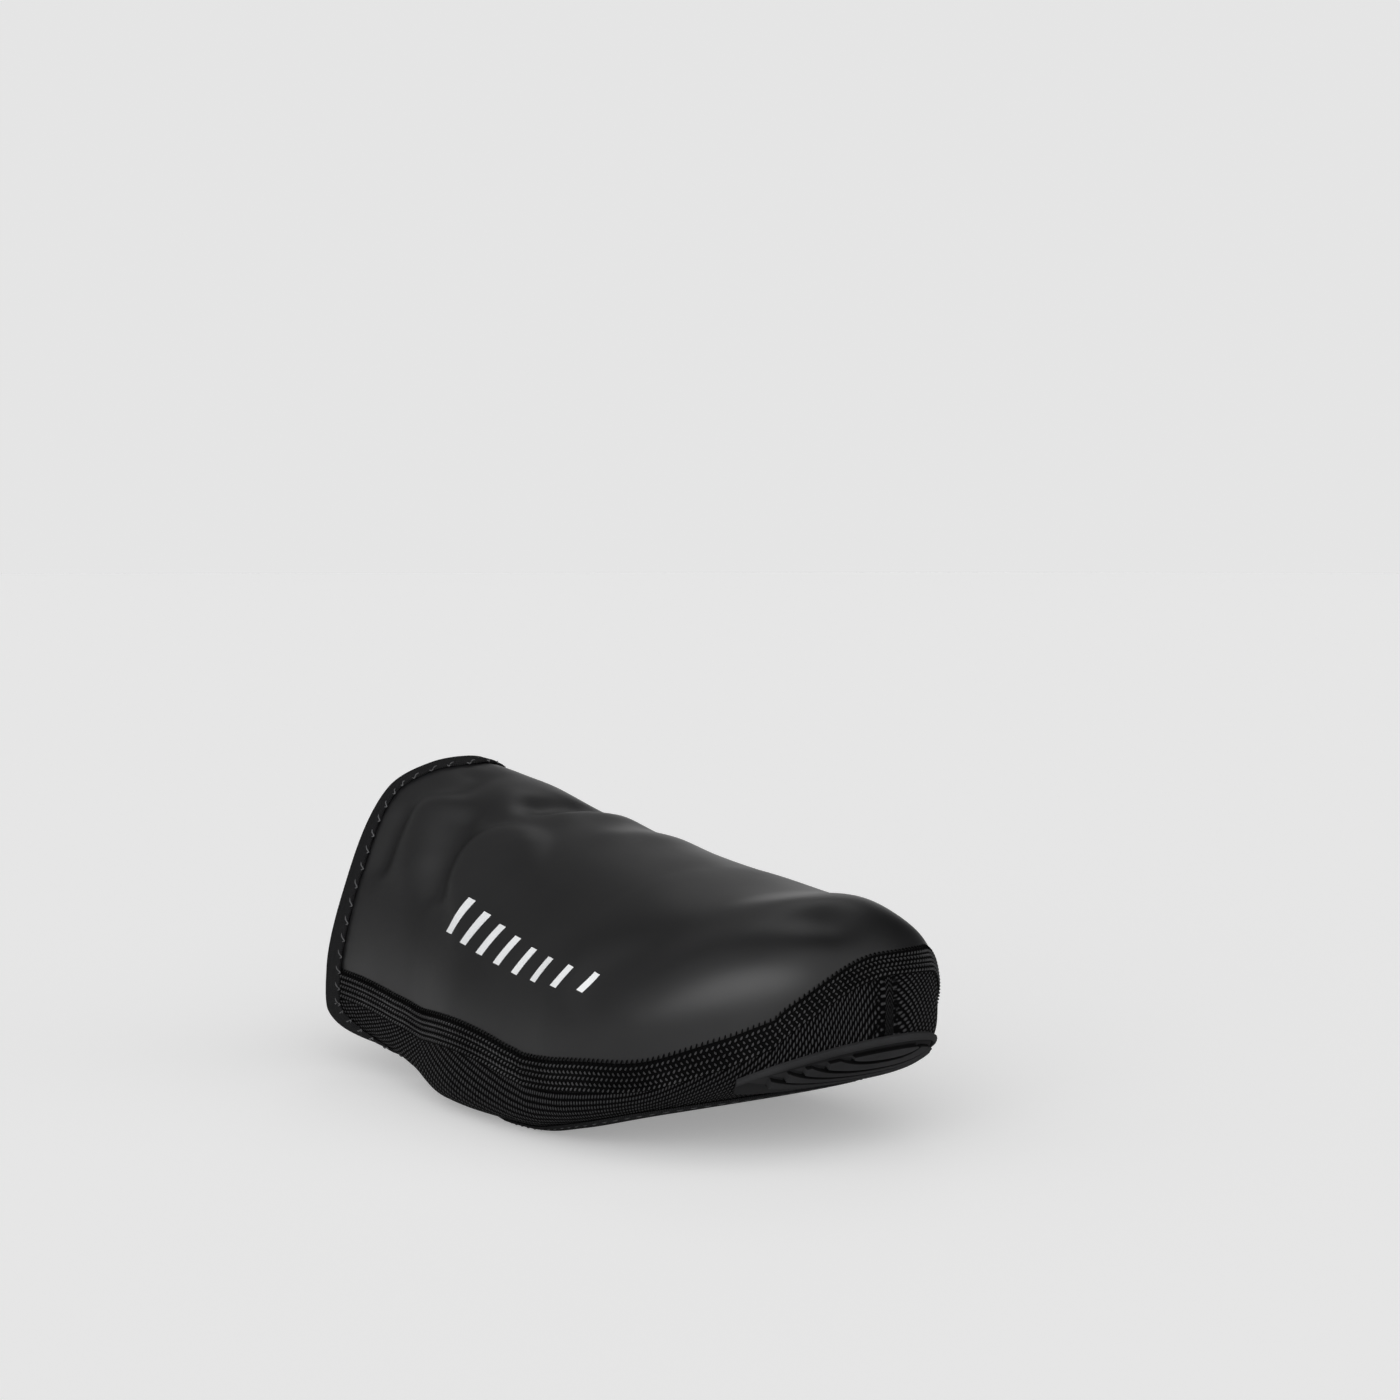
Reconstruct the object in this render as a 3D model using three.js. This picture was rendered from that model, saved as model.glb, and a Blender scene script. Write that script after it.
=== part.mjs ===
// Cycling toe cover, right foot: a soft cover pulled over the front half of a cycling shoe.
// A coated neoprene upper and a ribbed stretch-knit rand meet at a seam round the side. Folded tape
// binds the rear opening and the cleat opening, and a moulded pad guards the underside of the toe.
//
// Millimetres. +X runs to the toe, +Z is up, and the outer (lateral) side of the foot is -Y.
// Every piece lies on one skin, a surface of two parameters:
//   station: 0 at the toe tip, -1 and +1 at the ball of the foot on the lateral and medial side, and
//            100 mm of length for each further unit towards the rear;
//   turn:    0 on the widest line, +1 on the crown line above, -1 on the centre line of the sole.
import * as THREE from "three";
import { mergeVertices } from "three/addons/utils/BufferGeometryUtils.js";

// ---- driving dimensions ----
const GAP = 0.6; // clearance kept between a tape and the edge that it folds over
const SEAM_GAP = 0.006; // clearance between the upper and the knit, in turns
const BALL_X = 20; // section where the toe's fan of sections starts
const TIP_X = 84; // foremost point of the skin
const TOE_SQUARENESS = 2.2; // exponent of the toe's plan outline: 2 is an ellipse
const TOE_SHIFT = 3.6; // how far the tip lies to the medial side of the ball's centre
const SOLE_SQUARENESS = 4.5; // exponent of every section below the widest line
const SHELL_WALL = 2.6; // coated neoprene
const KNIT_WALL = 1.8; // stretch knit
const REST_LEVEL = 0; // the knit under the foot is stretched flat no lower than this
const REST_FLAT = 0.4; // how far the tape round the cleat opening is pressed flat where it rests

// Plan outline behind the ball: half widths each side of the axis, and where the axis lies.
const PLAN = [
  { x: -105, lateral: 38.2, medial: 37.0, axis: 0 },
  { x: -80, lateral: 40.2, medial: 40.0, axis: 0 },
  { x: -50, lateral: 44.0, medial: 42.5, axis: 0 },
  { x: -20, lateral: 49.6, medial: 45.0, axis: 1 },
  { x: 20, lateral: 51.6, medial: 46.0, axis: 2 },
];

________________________

- _The request_
Repeat, word for word, the lines from the opening of the material through the line containing "const REST_FLAT = 0.4;".

- _Reply_
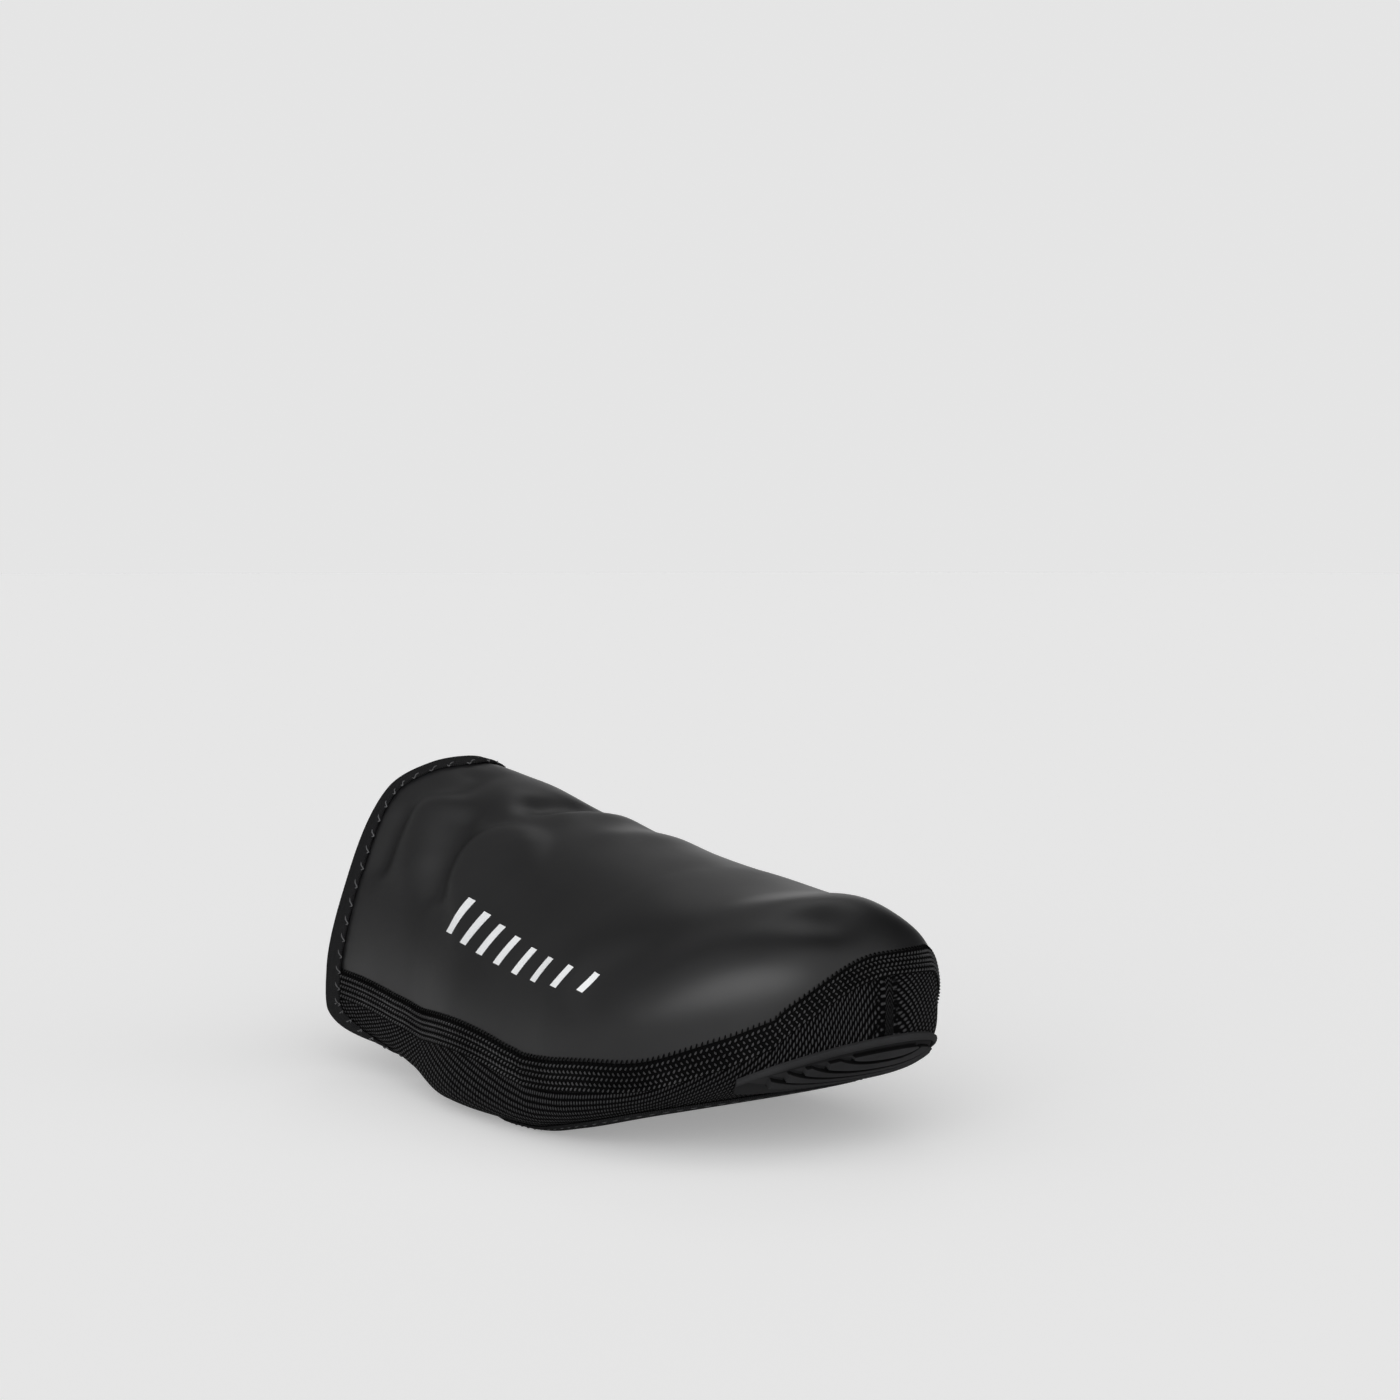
Reconstruct the object in this render as a 3D model using three.js. This picture was rendered from that model, saved as model.glb, and a Blender scene script. Write that script after it.
=== part.mjs ===
// Cycling toe cover, right foot: a soft cover pulled over the front half of a cycling shoe.
// A coated neoprene upper and a ribbed stretch-knit rand meet at a seam round the side. Folded tape
// binds the rear opening and the cleat opening, and a moulded pad guards the underside of the toe.
//
// Millimetres. +X runs to the toe, +Z is up, and the outer (lateral) side of the foot is -Y.
// Every piece lies on one skin, a surface of two parameters:
//   station: 0 at the toe tip, -1 and +1 at the ball of the foot on the lateral and medial side, and
//            100 mm of length for each further unit towards the rear;
//   turn:    0 on the widest line, +1 on the crown line above, -1 on the centre line of the sole.
import * as THREE from "three";
import { mergeVertices } from "three/addons/utils/BufferGeometryUtils.js";

// ---- driving dimensions ----
const GAP = 0.6; // clearance kept between a tape and the edge that it folds over
const SEAM_GAP = 0.006; // clearance between the upper and the knit, in turns
const BALL_X = 20; // section where the toe's fan of sections starts
const TIP_X = 84; // foremost point of the skin
const TOE_SQUARENESS = 2.2; // exponent of the toe's plan outline: 2 is an ellipse
const TOE_SHIFT = 3.6; // how far the tip lies to the medial side of the ball's centre
const SOLE_SQUARENESS = 4.5; // exponent of every section below the widest line
const SHELL_WALL = 2.6; // coated neoprene
const KNIT_WALL = 1.8; // stretch knit
const REST_LEVEL = 0; // the knit under the foot is stretched flat no lower than this
const REST_FLAT = 0.4; // how far the tape round the cleat opening is pressed flat where it rests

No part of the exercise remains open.